I can literally measure out in turn based mode every meter of the map.

Distance is therefore not abstract.

I can literally start a fight with an enemy at the beach and it can chase me in turn based mode all over the surface map, adding enemies after enemies and allies after allies wherever we go.

I can literally toss enemies from cliffs and buildings seamlessly from one location to another.

Distance is therefore not abstract.

I can see every area of the EA map from Waukeen's Rest's roof or from the Harper lookout. No borders. No shaded out areas. Nope. All appears to be one smooth landscape.

Distance is therefore not abstract.

Campsites exist somewhere in the area not on the map.

Distance is therefore abstract?

It doesn't make sense that harpies would live so close to the grove.

Distance is therefore abstract?

It doesn't make sense that Aradin and company would take so long to travel to a temple maybe 5 minutes jog away, but they've been gone a month and a half.

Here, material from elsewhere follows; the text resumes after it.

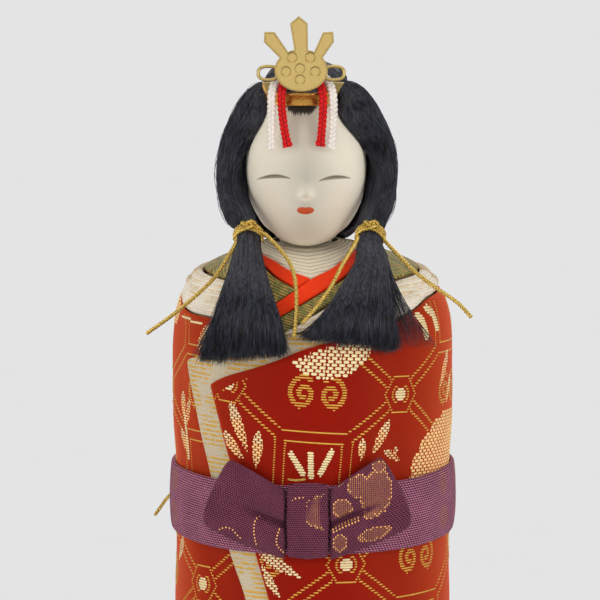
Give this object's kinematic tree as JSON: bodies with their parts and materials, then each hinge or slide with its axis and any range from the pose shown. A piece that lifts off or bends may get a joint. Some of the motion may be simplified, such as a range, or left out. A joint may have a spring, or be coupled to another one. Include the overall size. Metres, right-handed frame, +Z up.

Distance is therefore abstract?

It doesn't make sense that Aradin and company were prowling around the temple so long, unable to find the entrance to the Underdark in the basement.

Distance is therefore abstract?

Back and forth, it's a weird contradiction.

In BG1 and 2, you had these map locations. You explored them. You got a feel that at least each location was step for step. Whether in combat or not, you were in a set location. It didn't feel exact one minute and abstract the next. Transitions were more gradual.

That said, I know what you're trying to say, but it makes no sense to me in this game.

In BG1 and 2 and others like it, each step could not have been literal on the game maps. Why? Because time passed on the clock quickly. If I did nothing for five minutes, a day might pass in the game. If I explored an entire map, by the end, it might transition from day to night.

So, it felt exact, but it was actually abstract. I get that. Larian's basically doing the same thing. The main difference is that you can zoom in real close and see all the details in all their glory.

Also, is Larian's campsite creations THAT different from original games? In BG1 and 2, I click Sleep button, trigger cutscene showing a campsite not necessarily on the map. It's not like there were exact map locations. You click the button, you camp SOMEwhere, who knows, and when transition ends, you continue the quest. Main difference? BG1 and 2 had random encounters.
BG3 has dialogue and interaction at camp. Not that different really.

So what's the issue? It FEELS weird. It's like it can't make up it's mind. Is it abstract or exact. In the previous games, each location was smaller with borders so you knew. One area was near the mountains. Next was heading into the foothills. It took 2 hours to transition from one to the other. Next is lower paths of the mountains. Took another 4 hours transition from one to the other. Next location was 3 hours away, etc.

BG3 takes what maybe should be multiple map locations and shoves them together with no borders and makes it feel all like one map. AND because you can measure it all out meter by meter, it makes it feel even more exact. AND there's nothing really telling you it isn't, like a clock or something to indicate, "Hey. I only went 2 minutes in RL through the map, but in the game 2 hours past."

Then, on top of it all, you can zoom in real nice - which I love and want even better camera controls - but it does give even MORE of the feeling that everything is very exact and not in the slightest abstract. I can pan that camera ALL around - which I like, again, more please - and I can view EVERYTHING.

Most games make it clear you're on a map that is not meter for meter. If you do enter a meter for meter map, you also know it. There's definitely differences. On the overhead map, your character is huge compared to objects, letting you know the character is a marker, not actual size. On a meter by meter location, everything is to scale. Player knows. Now it's exact, not abstract.

BG3 has nothing like that, and it messes with the reality and immersive-ness.

I'm trying to get some of that immersion feeling by suggesting SOMEthing they could do to at least make it so it feels less nebulous and weird.